How would you answer this?

by | How Would You Answer This? | 4 comments


  1. Lori

    First, I would suggest that this is the time to educate yourself in the varying styles of homeschooling. I’m very partial to Charlotte Mason (the original, not the watered-down version; her book Home Education is specifically for the 9 and under crowd). Read lots of good books and don’t be afraid of much longer ones like Little House in the Big Woods and Anne of Green Gables, mixed in with great picture books. You yourself can learn phonics if you don’t know them (I’d suggest All About Spelling as a possibility — for yourself, not her for a few years yet). Then you can slowly introduce that as your daughter gets interested in reading. Spend lots of time outdoors (even in winter, clothed warmly) and learn about nature together (nature study, according to Charlotte Mason). Explore and be interested. The library is a great resource for wonderful books to learn about animals, bugs, flowers, snow, water, etc. Start a small garden (even herbs in a pot) if you can, together. Find “Maximum Math” by Kathryn Stout, which gives all the math objectives for K-8 with wonderful hands-on ways of teaching those concepts. Play some classical music once in a while; display an interesting art print from a master (plenty on the internet; pick what interests you). Sing hymns and folk songs together. Read interesting Bible stories. Absolutely no pressure on your daughter — just relax, enjoy, work a few interesting things into your daily routine in very short (10-15 min.) increments. The goal at this age is to enliven interest in all sorts of things and the wonders of the world God made.

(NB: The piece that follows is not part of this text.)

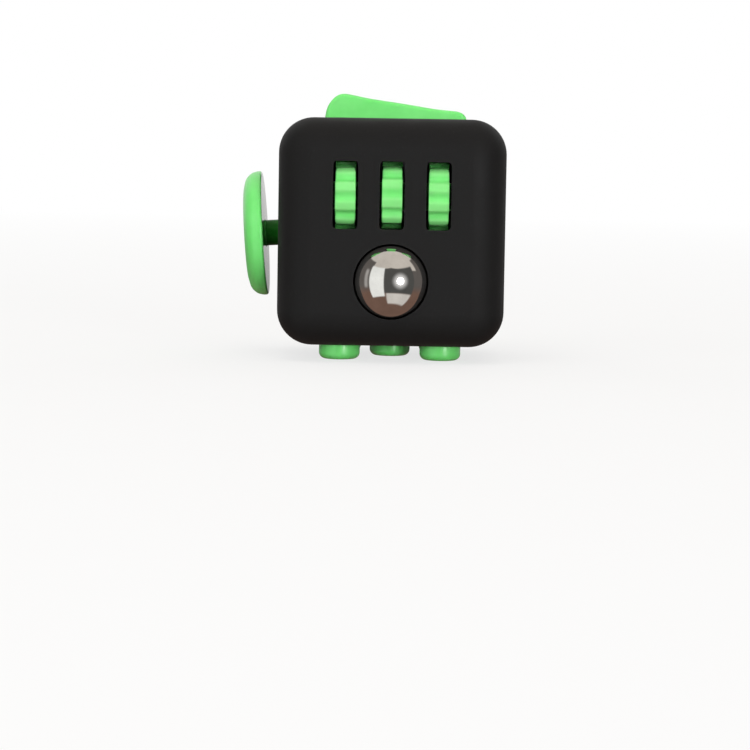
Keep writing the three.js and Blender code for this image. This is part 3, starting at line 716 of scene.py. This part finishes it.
def gears():
    for side, (x, phase) in GEARS.items():
        points = []
        for k in range(TEETH * TOOTH_STEPS):
            t = k / TOOTH_STEPS                     # in tooth pitches, whole on a crest
            q = min(max((abs(t - round(t)) - CREST) / FLANK, 0), 1)
            r = GEAR_R - (GEAR_R - GEAR_VALLEY) * q * q * (3 - 2 * q)
            a = 2 * math.pi * (t + 0.5) / TEETH + rad(phase) + math.pi
            points.append((GEAR_Y + r * math.cos(a), GEAR_Z - r * math.sin(a)))
        ob = prism("gear", points, "x", x - GEAR_W / 2, x + GEAR_W / 2, roll=0.2)
        profile = fillet([(0, x - HUB_HALF), (HUB_R, x - HUB_HALF, 0.2),
                          (HUB_R, x + HUB_HALF, 0.2), (0, x + HUB_HALF)], 3)
        boolean(ob, [lathe("hub", profile, "x", (0, GEAR_Y, GEAR_Z), 48)], "UNION")
        boolean(ob, [cylinder("x", BORE_R, x - 3, x + 3, (GEAR_Y, GEAR_Z), 40)], "DIFFERENCE")
        place(ob, f"gear_{side}", f"gear_{side}", "green_gear")


def ball():
    """A cube swollen to a sphere, its grid at equal angles."""
    bm = bmesh.new()
    bmesh.ops.create_cube(bm, size=2)
    bmesh.ops.subdivide_edges(bm, edges=bm.edges[:], cuts=27, use_grid_fill=True)
    for v in bm.verts:
        out = Vector([math.tan(c * math.pi / 4) for c in v.co]).normalized()
        v.co = out * BALL_R + Vector((0, BALL_Y, BALL_Z))
    place(from_bm("ball", bm), "steel_ball", "ball", "polished_steel", angle=80)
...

It is easy to overpressure a young child by accident in our enthusiasm, so err on the side of giving up anything rather than insisting. There is so very much time ahead. A child who is excited and interested in the world, and well behaved in a strong relationship with you and your husband, will be a joy to teach and quick to learn.

  2. Betsy Midtbo

    I agree with Lori! Take this year to educate yourself about the various educational models and methods, praying and asking God to guide you to what He desires for your family. Then trust His wisdom. Read lots of books; some below, at, and above your child’s reading level. Spend some time on intentionally training in character issues if you have not been diligent in that up to this point; the payoff will be less conflict in relationships, a wonderful thing for home educating families. When it comes to busy-ness, less is definitely more! Read books about educating children with a classical, Christian (assuming you are Christian) viewpoint. I used Charlotte Mason in early years with my children, then transitioned easily into classical. Children are grown now and doing very well in their individual endeavors. Blessings!

  3. Linda B

    I concur with all the above, but I would also add the memorization of Scripture. We started with verses, but by the time our children were in late primary grades, they could memorize entire chapters of the Bible. What they memorized as a child has stuck with them, as now they are all adults or late teens.

  4. Linda B

    I would like to add one more thought that I neglected to write with my reply yesterday. All our teaching needs to be redemptive. Morals and character are necessary and should be taught, but they have no eternal value unless the child is pointed to Christ as Savior and Lord.